• What is required: Read the lines below. Copy out any that hold the string "follow".

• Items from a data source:
....

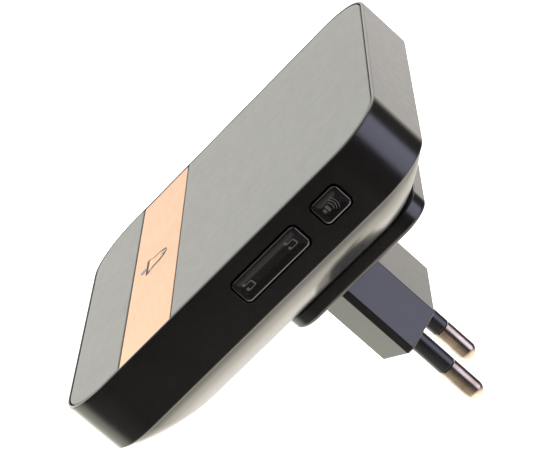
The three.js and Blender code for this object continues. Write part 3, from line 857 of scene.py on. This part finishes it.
def light_lobe(tree, direction, axis, start, full, colour):
    """One soft panel of the studio: a smooth patch of colour about an axis."""
    dot = tree.nodes.new("ShaderNodeVectorMath")
    dot.operation = "DOT_PRODUCT"
    dot.inputs[1].default_value = Vector(axis).normalized()
    tree.links.new(direction, dot.inputs[0])
    lobe = tree.nodes.new("ShaderNodeMapRange")
    lobe.interpolation_type = "SMOOTHSTEP"
    lobe.inputs["From Min"].default_value = start
    lobe.inputs["From Max"].default_value = full
    tree.links.new(dot.outputs["Value"], lobe.inputs["Value"])
    panel = tree.nodes.new("ShaderNodeVectorMath")
    panel.operation = "SCALE"
    panel.inputs[0].default_value = colour
    tree.links.new(lobe.outputs["Result"], panel.inputs["Scale"])
    return panel.outputs["Vector"]


def make_world():
    """A dark studio lit by broad soft panels."""
    world = bpy.data.worlds.new("studio")
    bpy.context.scene.world = world
    world.use_nodes = True
    tree = world.node_tree
    direction = tree.nodes.new("ShaderNodeTexCoord").outputs["Generated"]
    total, *others = [light_lobe(tree, direction, *lobe) for lobe in LIGHT_LOBES]
    for panel in others:
        both = tree.nodes.new("ShaderNodeVectorMath")
        both.operation = "ADD"
        tree.links.new(total, both.inputs[0])
        tree.links.new(panel, both.inputs[1])
        total = both.outputs["Vector"]
    tree.links.new(total, tree.nodes["Background"].inputs["Color"])


def make_camera():
    """The view on the key side from slightly in front and above, with the camera rolled."""
    azimuth, elevation = math.radians(CAMERA_AZIMUTH), math.radians(CAMERA_ELEVATION)
    back = Vector((math.sin(azimuth) * math.cos(elevation), -math.cos(azimuth) * math.cos(elevation),
                   math.sin(elevation)))
    data = bpy.data.cameras.new("camera")
    data.lens = CAMERA_LENS
    data.shift_x = CAMERA_SHIFT_X
    data.shift_y = CAMERA_SHIFT_Y
    data.clip_start = 0.01
    camera = bpy.data.objects.new("camera", data)
    bpy.context.scene.collection.objects.link(camera)
    camera.location = CAMERA_TARGET + back * CAMERA_DISTANCE
    roll = Quaternion((0, 0, 1), math.radians(CAMERA_ROLL))
    camera.rotation_mode = "QUATERNION"
    camera.rotation_quaternion = (-back).to_track_quat("-Z", "Y") @ roll
    bpy.context.scene.camera = camera


bpy.context.scene.view_settings.view_transform = "Standard"
make_camera()
paint_cad_nodes()
make_frame()
make_cover()
make_strip()
make_shell()
make_plug()
make_pins()
make_keys()
make_bell_mark()
make_floor()
soft_light("sky_panel", place=Vector((-1.2, 0, 1.6)), target=Vector((-1.2, 0, 0)), size=3.4, power=130)
make_world()
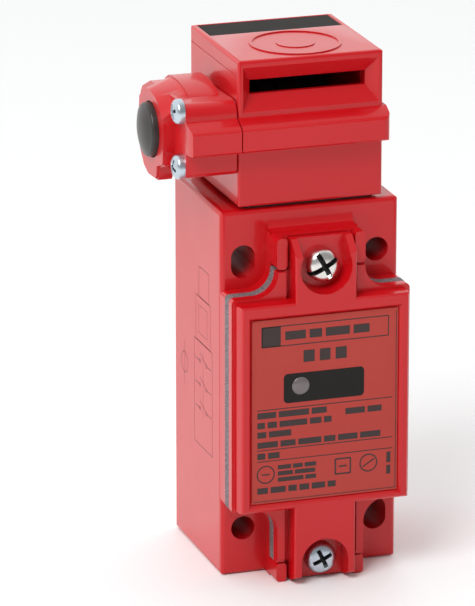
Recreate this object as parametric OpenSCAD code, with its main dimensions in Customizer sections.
// Key-operated safety limit switch with a side release button.
// Millimetres.  +X right, +Y towards the mounting wall, +Z up.
// The origin is the centre of the four fixing holes, on the mounting face.

/* [Body] */
// Width of the body and cover
body_w = 40; // [39:0.5:42]
// Depth from the mounting face to the fixing lugs
body_d = 32.5; // [32:0.1:34]
// Height of the body's bottom face below the origin
body_low = 40.5; // [40:0.1:42]
// Height of the body's top face above the origin
body_high = 41.4; // [41:0.1:41.6]
// Thickness of the cast walls
wall = 3; // [2.5:0.1:3.1]

/* [Fixing] */
// Spacing of the fixing holes across the body
fix_x = 30; // [29.5:0.1:30.5]
// Spacing of the fixing holes along the body
fix_z = 60; // [59.5:0.1:60.5]
// Diameter of the fixing holes
fix_d = 5.3; // [4.5:0.1:5.6]
// End-to-end length of the two elongated holes
fix_slot = 7.3; // [6:0.1:8]
// Wall radius of the tapped cable entry
entry_r = 9.1; // [7:0.1:9.4]

/* [Cover] */
// Depth from the mounting face to the gasket
pad_y = 35.4; // [35:0.1:35.6]
// Thickness of the cover gasket
gasket_t = 2.6; // [2.4:0.1:2.8]
// Thickness of the cover's flange
flange_t = 2.3; // [2:0.1:2.4]
// Depth from the mounting face to the front of the cover
front_y = 43.4; // [43.2:0.1:44]
// Height of the upper cover screw above the origin
screw_up = 30.3; // [30.3:0.1:30.8]
// Height of the lower cover screw below the origin
screw_down = 35.7; // [35.5:0.1:36]

/* [Head] */
// Half width of the head
head_hw = 16.2; // [16:0.1:16.4]
// Depth of the head's front face
head_y = 32.8; // [32.6:0.1:33]
// Height of the head's top face above the origin
head_high = 74; // [73.8:0.1:74.4]
// Length of the key slot's mouth
mouth_w = 30.2; // [29.5:0.1:30.6]
// Length of the key slot
key_w = 25.8; // [25:0.1:26]
// Height of the key slot
key_t = 3.1; // [3:0.1:3.3]

/* [Motion] */
// Travel of the release button
press = 3; // [2:0.1:3]
// Lift of the push rod when the key is in
lift = 3; // [2:0.1:3]
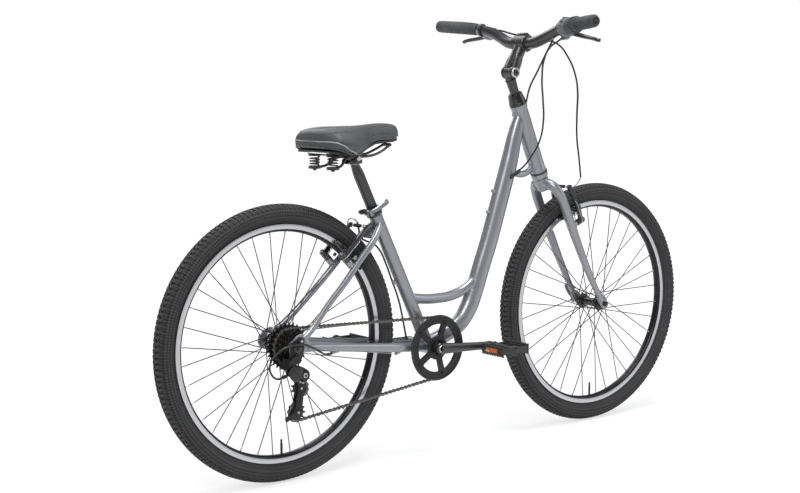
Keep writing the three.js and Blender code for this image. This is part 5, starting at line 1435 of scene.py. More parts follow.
SPRING_CENTRE = (-402, 39)


class BICYCLE_OT_saddle(Operator):
    """Models the cushion with its seams and piping, the ribbed base, rails and springs"""

    bl_idname = "bicycle.saddle"
    bl_label = "Saddle"

    def execute(self, context):
        puff = context.scene.bicycle_sizes.saddle_puff
        half = SADDLE_ROW[1:-1]
        row = [SADDLE_ROW[0], *half, SADDLE_ROW[-1], *[(-u, v) for u, v in half[::-1]]]
        shares = [(1 - math.cos(math.pi * number / 36)) / 2 for number in range(37)]
        rows = [(share, 1.0, 0.0) for share in shares]
        caps = ((0.86, 0.7), (0.62, 1.4), (0.32, 1.8))
        rows = [*[(0.0, size, -way) for size, way in caps[::-1]], *rows]
        rows = [*rows, *[(1.0, size, way) for size, way in caps]]
        loops = []
        for share, size, way in rows:
            middle = (saddle_top(share) + saddle_hem(share)) / 2
            places = []
            for u, v in row:
                x, y, z = saddle_point(u, v, share)
                places.append((x + way, y * size, middle + (z - middle) * size))
            loops.append(loop(places))
        cushion = joined(loops)
        with editing(cushion):
            bpy.ops.mesh.bridge_edge_loops(type="SINGLE")
        for end in (min, max):
            edge = end(vertex.co.x for vertex in cushion.data.vertices)
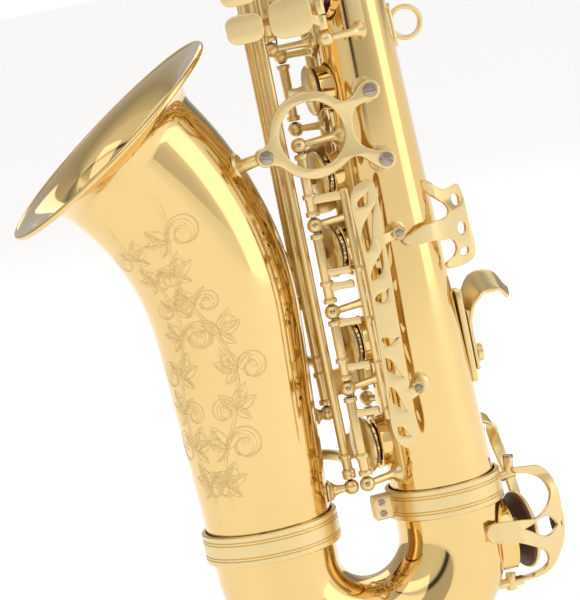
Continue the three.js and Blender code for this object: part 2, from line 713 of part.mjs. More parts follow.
function rearGuard() {
  const body = join(
    strap(
      [V(-6.5, -17, -103), V(-3, -25, -103), V(14, -25, -102), V(28, -14, -102), V(37, -4, -102)],
      7.5, 1.8,
    ),
    strap([V(14, -13, -75), V(20, -15, -79), V(29, -9, -86), V(37, -3, -88)], 7, 1.8),
    strap([V(19, -11, -118), V(25, -12, -119), V(31, -7, -119), V(37, -3, -119)], 6, 1.8),
    strap([V(36, -3.6, -84), V(38, -2.6, -102), V(37, -2.8, -122)], 5, 1.8, V(1, 0.3, 0)),
  );
  return cut(body, tubeSeat);
}
function lowCGuard() {
  const body = join(
    rod(V(26, 0, bodyClampZ), V(36, 0, bodyClampZ + 1), 2.6, undefined, 6),
    strap(
      [
        V(34, 0, bodyClampZ + 1), V(47, 0, bodyClampZ - 1), V(54.5, 0, lowCZ + 9), V(53, 0, lowCZ - 6),
        V(43, 0, lowCZ - 22), V(29, 0, lowCZ - 25),
      ],
      5, 2, Y, 12,
    ),
    rod(V(5, 0, lowCZ - 25), V(30, 0, lowCZ - 25.5), 2.4),
    strap(
      [
        V(54, 0, lowCZ), V(50, -18, lowCZ + 3), V(36, -29, lowCZ + 5), V(14, -24, lowCZ + 6),
        V(8, -18, lowCZ + 6),
      ],
      9, 2, Z, 8,
    ),
  );
  const clampSeat = rod(V(0, 0, bodyClampZ - 8), V(0, 0, bodyClampZ + 8), clampOuter, undefined, 32);
  return cut(body, bowSeat, tubeSeat, clampSeat);
}
const clampOuter = tubeRadius(tubeBottom) + 0.4 + clampReach + 2 * gap;
function bellKeyGuard() {
  const outwards = bellHoles.lowB.direction;
  const sideways = outwards.clone().cross(Z).multiplyScalar(-1);
  const reach = bellHoles.lowB.top + 19;
  const far = 27;
  const place = (z, out, side) =>
    bellAt(z).centre.clone().addScaledVector(outwards, out).addScaledVector(sideways, side);
  const rail = (z) => {
    const path = [place(z, 22, far + 4), place(z, 46, far + 3), place(z, reach, 14), place(z, reach, -12)];
    return strap(path, 7, 2.2, Z, 8);
  };
  const bar = strap([-75, -130, -185].map((z) => place(z, reach, 8)), 8, 2.2, sideways, 6);
  const rails = [-77, -130.5, -183].map(rail);
  return cut(join(bar, rails), bellSeat);
}
function strapRing() {
  const ring = new THREE.TorusGeometry(strapRingRadius, strapRingWire, 6, 16);
  ring.rotateX(Math.PI / 2).translate(strapRingReach, 0, 0);
  const foot = block(V(tubeRadiusAtRing, 0, 0), 5, 7, 22).intersect(bodyLathe(gap + 1.5, -12, 12));
  const stem = rod(V(tubeRadiusAtRing - 1, 0, 0), V(strapRingReach - strapRingRadius + 0.6, 0, 0), 3, 2.4, 8);
  const eye = disc(V(strapRingReach, -8, 0), Y, strapRingRadius, 16);
  return cut(join(solid(ring), foot, cut(stem, eye)), tubeSeat);
}
const hookZ = -157;
function thumbHookPlate() {
  const foot = block(V(tubeRadius(hookZ) + 1.4, 0, hookZ), 3.6, 13, 46);
  const screwHole = rod(V(20, 0, hookZ - 10), V(40, 0, hookZ - 10), 2, undefined, 10);
  return cut(foot, tubeSeat, screwHole);
}
const hookPlateFace = tubeRadius(hookZ) + 1.4 + 1.8;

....

• Solution below:
Keep writing the three.js and Blender code for this image. This is part 5, starting at line 1435 of scene.py. More parts follow.
Continue the three.js and Blender code for this object: part 2, from line 713 of part.mjs. More parts follow.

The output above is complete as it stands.